Comentario al Evangelio del martes, 31 de agosto de 2021
CR
Asombro ante Jesús
Cambiamos de escenario. Dejamos Nazaret donde Jesús es despreciado por los suyos, y lo encontramos hoy en Cafarnaún, junto al lago. Aquí todo es distinto: solo el asombro llena esta escena. Escuchamos: “Quedaban asombrados”, “Hablaba con autoridad”, “¿Qué tiene su palabra?”, “Comentaban estupefactos”, “Da órdenes a los espíritus inmundos”, “Noticias de él iban llegando a todos los lugares”. En el centro, la curación de un hombre aquejado por un espíritu inmundo, presente en la sinagoga.
Aquí aparece la respuesta a las preguntas, ¿no es el hijo del carpintero? ¿De dónde le viene tal autoridad? Le viene de su coherencia de vida. Une bien todos los puntos que dan unidad a su persona. Predica la doctrina y libera a la gente del mal, anuncia y hace lo que anuncia, siente lo que dice y dice lo que siente, sana el mal físico y aleja el mal del espíritu, cura los males que le presentan y da la salvación al que se siente pecador. Es decir, en Jesús, todo suena a verdadero y auténtico -¡como que él es la Verdad!- su vida resulta convincente, su persona rezuma credibilidad.
¿Y nosotros? Como a discípulos de Jesucristo, nos toca salir a los caminos a curar, a sanar, a liberar de inmundos espíritus. Eso sí, siempre, “en nombre de Jesús”, como Pedro y Juan con el paralítico del Templo. Con fervor, celebramos los sacramentos; con pasión anunciamos el Evangelio; con audacia, luchamos contra los males de tanta gente que sufre.
Y, ¿cuáles son los males que encontramos en este mundo que habitamos? ¿De qué personas, como Jesús, sentimos lástima? Y nos topamos con enfermos de larga duración, incurables; personas hundidas en soledad; familias abrumadas, porque sienten que pende sobre ellos la espada del desahucio; parados sin trabajo y sin esperanza; cristianos llenos de temores morales, víctimas de un pésima formación religiosa;grandes extensiones geográficas sobre las que se cierne la epidemia del hambre. Y tantos, tantos excluidos, que no cuentan en la sociedad, maltratados.
Los hombres y mujeres de la Iglesia hemos de esforzarnos –sin voluntarismos, porque contamos con Jesús- esforzarnos para que nuestras palabras, gestos y obras susciten en los demás una “aceptación cordial” del Evangelio, y den gloria al Padre.
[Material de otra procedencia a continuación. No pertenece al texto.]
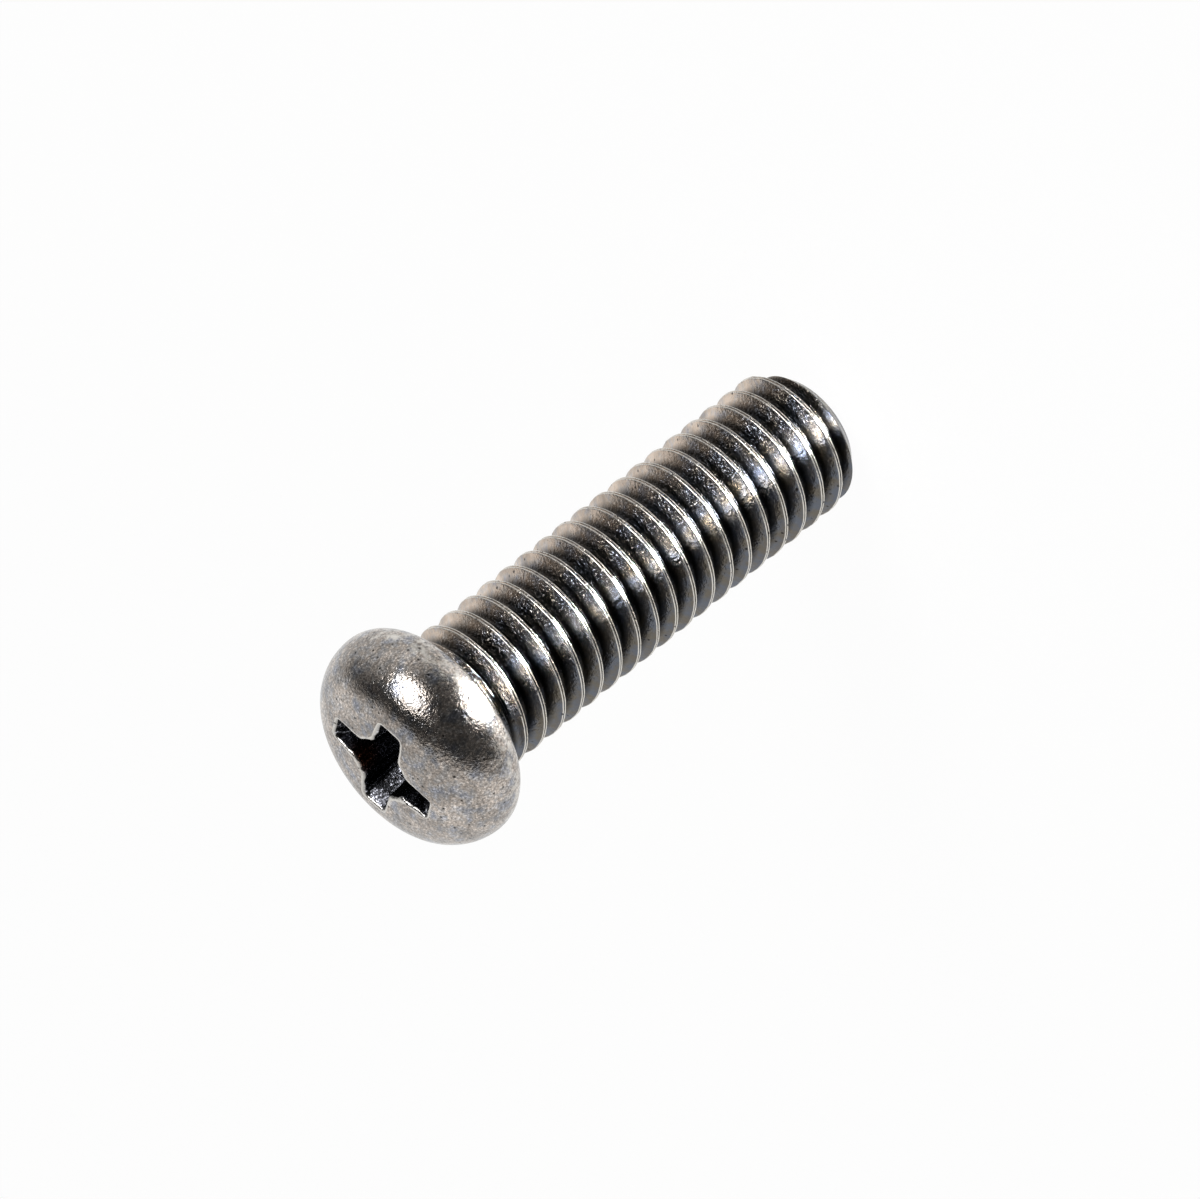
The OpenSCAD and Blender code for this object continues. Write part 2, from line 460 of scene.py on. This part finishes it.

Esta es la autoridad moral que debe presidir en nosotros, los seguidores de Jesús; no, la autoridad mundana envuelta en poder, dominio o pompa. Importa menos que las flaquezas y fragilidades nos atosiguen; pero es necesario que el mundo nos vea, a los que nos decimos cristianos, como personas auténticas, no hipócritas, que sentimos lo que decimos, que queremos obrar según decimos, que aspiramos a ser santos y, por lo menos, nos ponemos en camino de Evangelio. En fin, que en nosotros, a pesar de todo, resuene Dios.